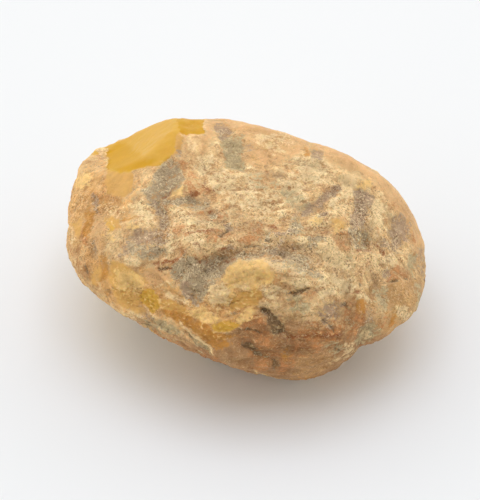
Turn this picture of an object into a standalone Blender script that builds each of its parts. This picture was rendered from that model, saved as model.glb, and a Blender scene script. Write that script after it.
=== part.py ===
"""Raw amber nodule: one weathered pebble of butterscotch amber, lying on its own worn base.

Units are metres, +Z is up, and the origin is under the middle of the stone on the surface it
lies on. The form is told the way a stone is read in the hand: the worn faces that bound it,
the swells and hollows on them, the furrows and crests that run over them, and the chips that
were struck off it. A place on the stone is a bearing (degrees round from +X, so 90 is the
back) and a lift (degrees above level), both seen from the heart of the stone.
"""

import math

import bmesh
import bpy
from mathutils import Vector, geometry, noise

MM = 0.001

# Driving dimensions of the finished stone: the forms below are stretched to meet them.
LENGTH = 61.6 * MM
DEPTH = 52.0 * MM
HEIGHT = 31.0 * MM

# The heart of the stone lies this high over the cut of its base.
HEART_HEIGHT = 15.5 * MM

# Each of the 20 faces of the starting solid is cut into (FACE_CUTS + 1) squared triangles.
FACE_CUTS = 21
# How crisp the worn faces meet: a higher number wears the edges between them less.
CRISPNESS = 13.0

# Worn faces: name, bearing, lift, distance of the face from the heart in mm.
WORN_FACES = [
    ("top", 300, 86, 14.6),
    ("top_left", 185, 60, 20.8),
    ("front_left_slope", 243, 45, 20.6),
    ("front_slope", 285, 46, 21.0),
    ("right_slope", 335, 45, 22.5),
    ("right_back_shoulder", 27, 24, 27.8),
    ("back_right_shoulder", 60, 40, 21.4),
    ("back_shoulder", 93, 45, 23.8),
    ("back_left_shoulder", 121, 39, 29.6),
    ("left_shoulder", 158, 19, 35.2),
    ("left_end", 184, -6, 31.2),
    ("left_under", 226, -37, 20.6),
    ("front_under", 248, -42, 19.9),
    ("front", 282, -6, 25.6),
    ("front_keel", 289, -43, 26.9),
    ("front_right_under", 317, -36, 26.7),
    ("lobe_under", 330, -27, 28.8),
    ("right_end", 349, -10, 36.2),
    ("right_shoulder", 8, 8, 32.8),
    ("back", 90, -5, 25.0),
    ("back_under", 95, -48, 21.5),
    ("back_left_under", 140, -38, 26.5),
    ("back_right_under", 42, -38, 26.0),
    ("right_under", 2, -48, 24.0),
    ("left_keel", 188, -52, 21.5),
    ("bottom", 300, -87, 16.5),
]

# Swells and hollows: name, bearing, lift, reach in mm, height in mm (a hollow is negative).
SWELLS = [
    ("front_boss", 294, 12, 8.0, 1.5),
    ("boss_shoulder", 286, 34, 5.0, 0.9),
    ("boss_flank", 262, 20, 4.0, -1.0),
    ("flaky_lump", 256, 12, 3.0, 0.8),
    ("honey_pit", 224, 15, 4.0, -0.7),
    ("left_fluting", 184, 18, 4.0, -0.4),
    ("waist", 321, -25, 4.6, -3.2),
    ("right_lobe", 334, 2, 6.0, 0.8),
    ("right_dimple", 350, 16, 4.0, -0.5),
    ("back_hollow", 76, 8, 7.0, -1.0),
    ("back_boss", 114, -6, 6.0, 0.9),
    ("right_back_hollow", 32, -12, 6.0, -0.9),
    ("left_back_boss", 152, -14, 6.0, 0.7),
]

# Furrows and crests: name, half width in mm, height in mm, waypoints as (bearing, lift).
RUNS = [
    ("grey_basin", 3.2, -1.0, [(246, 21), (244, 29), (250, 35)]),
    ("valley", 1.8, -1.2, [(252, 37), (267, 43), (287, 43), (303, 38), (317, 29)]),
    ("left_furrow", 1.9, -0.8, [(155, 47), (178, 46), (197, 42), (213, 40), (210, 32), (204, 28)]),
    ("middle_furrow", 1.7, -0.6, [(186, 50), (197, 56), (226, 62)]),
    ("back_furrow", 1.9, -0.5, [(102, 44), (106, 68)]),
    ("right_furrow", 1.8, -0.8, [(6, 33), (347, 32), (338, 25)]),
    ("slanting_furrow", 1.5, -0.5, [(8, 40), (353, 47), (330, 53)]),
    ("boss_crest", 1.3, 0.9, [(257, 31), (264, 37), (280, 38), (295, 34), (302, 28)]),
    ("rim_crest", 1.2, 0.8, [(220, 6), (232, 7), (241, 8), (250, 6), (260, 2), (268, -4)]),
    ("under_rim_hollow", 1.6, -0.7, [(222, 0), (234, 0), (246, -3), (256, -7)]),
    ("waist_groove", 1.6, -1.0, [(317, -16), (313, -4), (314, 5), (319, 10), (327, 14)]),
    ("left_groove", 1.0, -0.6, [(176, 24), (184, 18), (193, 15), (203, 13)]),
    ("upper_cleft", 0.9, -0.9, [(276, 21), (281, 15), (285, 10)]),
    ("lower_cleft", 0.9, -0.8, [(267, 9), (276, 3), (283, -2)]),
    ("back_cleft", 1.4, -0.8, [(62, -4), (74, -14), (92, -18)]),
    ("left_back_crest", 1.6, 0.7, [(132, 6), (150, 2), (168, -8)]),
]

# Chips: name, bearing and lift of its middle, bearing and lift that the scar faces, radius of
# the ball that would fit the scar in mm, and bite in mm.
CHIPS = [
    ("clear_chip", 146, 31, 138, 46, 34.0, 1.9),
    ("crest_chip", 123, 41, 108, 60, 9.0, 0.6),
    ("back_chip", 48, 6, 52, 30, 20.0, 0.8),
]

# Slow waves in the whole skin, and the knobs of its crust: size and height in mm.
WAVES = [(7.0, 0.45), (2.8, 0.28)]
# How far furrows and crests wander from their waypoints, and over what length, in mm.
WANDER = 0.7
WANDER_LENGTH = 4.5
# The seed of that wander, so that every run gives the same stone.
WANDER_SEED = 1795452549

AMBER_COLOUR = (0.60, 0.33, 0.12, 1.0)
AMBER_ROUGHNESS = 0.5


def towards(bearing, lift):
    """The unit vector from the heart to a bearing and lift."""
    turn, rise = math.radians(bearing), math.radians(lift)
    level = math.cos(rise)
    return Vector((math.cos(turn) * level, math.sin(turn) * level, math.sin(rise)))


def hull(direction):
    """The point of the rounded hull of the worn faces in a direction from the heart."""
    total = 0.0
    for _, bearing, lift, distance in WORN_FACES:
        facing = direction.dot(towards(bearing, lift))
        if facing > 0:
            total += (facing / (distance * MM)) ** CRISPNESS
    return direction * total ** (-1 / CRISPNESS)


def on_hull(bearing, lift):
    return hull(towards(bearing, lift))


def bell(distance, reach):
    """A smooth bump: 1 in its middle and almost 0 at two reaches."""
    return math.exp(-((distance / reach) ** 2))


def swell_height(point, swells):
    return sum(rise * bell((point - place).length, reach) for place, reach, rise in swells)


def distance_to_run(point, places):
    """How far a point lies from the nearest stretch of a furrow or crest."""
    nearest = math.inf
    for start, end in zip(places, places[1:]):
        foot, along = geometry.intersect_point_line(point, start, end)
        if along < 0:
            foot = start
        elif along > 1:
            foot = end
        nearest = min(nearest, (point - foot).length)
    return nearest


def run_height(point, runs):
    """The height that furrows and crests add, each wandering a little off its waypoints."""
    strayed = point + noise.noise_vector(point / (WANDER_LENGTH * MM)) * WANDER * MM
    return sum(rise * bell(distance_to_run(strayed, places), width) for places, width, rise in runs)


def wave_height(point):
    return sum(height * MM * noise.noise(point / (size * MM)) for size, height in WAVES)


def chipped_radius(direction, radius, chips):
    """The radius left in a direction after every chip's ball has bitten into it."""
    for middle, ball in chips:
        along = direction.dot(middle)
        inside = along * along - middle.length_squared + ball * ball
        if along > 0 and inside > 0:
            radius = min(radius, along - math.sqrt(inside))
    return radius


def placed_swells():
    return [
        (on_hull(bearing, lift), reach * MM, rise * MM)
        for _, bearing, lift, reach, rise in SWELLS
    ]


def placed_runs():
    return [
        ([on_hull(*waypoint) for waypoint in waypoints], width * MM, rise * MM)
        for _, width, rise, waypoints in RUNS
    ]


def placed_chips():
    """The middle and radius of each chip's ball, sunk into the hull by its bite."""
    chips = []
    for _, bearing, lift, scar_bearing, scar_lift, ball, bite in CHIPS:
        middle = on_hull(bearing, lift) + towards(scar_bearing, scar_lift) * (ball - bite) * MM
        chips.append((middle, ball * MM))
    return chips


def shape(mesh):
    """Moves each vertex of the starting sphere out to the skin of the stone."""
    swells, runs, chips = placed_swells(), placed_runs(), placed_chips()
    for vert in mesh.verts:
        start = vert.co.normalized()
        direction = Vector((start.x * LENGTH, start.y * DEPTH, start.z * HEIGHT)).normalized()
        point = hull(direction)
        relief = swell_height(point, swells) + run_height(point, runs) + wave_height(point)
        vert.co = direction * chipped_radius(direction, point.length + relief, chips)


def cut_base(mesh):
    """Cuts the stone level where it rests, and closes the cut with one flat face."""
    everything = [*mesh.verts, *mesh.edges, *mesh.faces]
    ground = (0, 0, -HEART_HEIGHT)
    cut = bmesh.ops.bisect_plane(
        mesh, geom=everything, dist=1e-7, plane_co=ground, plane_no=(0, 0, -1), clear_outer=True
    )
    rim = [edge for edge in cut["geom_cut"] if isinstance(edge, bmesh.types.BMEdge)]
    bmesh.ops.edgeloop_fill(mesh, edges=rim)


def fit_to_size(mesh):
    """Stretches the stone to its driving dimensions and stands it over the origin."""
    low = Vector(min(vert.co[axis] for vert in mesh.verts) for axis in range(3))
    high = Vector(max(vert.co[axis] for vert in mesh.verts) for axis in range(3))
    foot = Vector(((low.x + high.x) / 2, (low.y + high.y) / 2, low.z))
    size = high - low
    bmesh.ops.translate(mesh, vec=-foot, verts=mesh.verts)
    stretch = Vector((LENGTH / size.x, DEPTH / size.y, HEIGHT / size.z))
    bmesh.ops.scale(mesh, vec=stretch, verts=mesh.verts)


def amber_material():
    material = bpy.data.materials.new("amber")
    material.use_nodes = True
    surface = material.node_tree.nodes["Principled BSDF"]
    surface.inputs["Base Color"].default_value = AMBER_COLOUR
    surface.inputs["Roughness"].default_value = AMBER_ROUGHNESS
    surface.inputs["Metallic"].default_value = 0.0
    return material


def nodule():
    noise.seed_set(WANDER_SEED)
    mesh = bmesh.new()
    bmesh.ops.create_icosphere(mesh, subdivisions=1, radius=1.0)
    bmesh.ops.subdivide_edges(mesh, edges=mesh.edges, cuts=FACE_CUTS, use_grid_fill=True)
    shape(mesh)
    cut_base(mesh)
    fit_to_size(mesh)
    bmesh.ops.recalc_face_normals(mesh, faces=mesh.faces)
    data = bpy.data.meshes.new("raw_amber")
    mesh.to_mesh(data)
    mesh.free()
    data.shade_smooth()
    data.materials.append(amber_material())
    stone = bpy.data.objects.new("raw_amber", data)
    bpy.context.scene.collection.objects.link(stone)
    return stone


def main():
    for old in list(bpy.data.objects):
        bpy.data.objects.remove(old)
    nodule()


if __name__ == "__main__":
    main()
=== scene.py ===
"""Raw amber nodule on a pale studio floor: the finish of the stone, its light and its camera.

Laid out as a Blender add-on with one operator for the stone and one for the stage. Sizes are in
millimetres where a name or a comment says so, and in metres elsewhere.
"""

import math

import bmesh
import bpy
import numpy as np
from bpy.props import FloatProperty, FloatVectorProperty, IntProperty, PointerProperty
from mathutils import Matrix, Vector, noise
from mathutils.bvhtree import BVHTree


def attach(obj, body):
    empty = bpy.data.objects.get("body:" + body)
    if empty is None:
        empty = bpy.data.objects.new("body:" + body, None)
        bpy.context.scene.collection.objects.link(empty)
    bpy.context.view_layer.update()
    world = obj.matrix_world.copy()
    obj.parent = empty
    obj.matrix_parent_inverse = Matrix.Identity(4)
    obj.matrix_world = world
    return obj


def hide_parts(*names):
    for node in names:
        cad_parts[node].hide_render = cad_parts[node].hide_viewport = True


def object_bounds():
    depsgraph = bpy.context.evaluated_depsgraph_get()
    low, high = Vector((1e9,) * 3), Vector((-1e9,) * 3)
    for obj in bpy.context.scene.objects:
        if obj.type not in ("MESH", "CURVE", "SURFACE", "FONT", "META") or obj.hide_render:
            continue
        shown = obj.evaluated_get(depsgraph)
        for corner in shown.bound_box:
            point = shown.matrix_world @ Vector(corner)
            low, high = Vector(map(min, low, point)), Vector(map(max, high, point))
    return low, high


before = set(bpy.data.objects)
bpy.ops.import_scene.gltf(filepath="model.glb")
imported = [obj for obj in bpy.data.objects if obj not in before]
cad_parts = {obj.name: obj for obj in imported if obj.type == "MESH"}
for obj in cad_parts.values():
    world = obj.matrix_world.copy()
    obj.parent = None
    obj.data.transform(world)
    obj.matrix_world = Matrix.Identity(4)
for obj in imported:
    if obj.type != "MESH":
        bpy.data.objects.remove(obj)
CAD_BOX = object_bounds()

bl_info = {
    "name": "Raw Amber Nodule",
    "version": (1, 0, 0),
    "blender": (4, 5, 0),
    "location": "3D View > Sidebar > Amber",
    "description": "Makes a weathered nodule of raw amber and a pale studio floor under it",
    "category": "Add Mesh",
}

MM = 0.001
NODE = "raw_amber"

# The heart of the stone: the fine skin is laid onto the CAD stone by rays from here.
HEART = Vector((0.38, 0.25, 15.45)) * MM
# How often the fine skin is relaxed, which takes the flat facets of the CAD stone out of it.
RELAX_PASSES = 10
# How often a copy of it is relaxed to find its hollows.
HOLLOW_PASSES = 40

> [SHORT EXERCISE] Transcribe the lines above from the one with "bmesh.ops.translate(mesh, vec=-foot, verts=mesh.verts)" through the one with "cad_parts[node].hide_render = cad_parts[node].hide_viewport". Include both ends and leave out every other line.

> [FINISHED ANSWER]
    bmesh.ops.translate(mesh, vec=-foot, verts=mesh.verts)
    stretch = Vector((LENGTH / size.x, DEPTH / size.y, HEIGHT / size.z))
    bmesh.ops.scale(mesh, vec=stretch, verts=mesh.verts)


def amber_material():
    material = bpy.data.materials.new("amber")
    material.use_nodes = True
    surface = material.node_tree.nodes["Principled BSDF"]
    surface.inputs["Base Color"].default_value = AMBER_COLOUR
    surface.inputs["Roughness"].default_value = AMBER_ROUGHNESS
    surface.inputs["Metallic"].default_value = 0.0
    return material


def nodule():
    noise.seed_set(WANDER_SEED)
    mesh = bmesh.new()
    bmesh.ops.create_icosphere(mesh, subdivisions=1, radius=1.0)
    bmesh.ops.subdivide_edges(mesh, edges=mesh.edges, cuts=FACE_CUTS, use_grid_fill=True)
    shape(mesh)
    cut_base(mesh)
    fit_to_size(mesh)
    bmesh.ops.recalc_face_normals(mesh, faces=mesh.faces)
    data = bpy.data.meshes.new("raw_amber")
    mesh.to_mesh(data)
    mesh.free()
    data.shade_smooth()
    data.materials.append(amber_material())
    stone = bpy.data.objects.new("raw_amber", data)
    bpy.context.scene.collection.objects.link(stone)
    return stone


def main():
    for old in list(bpy.data.objects):
        bpy.data.objects.remove(old)
    nodule()


if __name__ == "__main__":
    main()
=== scene.py ===
"""Raw amber nodule on a pale studio floor: the finish of the stone, its light and its camera.

Laid out as a Blender add-on with one operator for the stone and one for the stage. Sizes are in
millimetres where a name or a comment says so, and in metres elsewhere.
"""

import math

import bmesh
import bpy
import numpy as np
from bpy.props import FloatProperty, FloatVectorProperty, IntProperty, PointerProperty
from mathutils import Matrix, Vector, noise
from mathutils.bvhtree import BVHTree


def attach(obj, body):
    empty = bpy.data.objects.get("body:" + body)
    if empty is None:
        empty = bpy.data.objects.new("body:" + body, None)
        bpy.context.scene.collection.objects.link(empty)
    bpy.context.view_layer.update()
    world = obj.matrix_world.copy()
    obj.parent = empty
    obj.matrix_parent_inverse = Matrix.Identity(4)
    obj.matrix_world = world
    return obj


def hide_parts(*names):
    for node in names:
        cad_parts[node].hide_render = cad_parts[node].hide_viewport = True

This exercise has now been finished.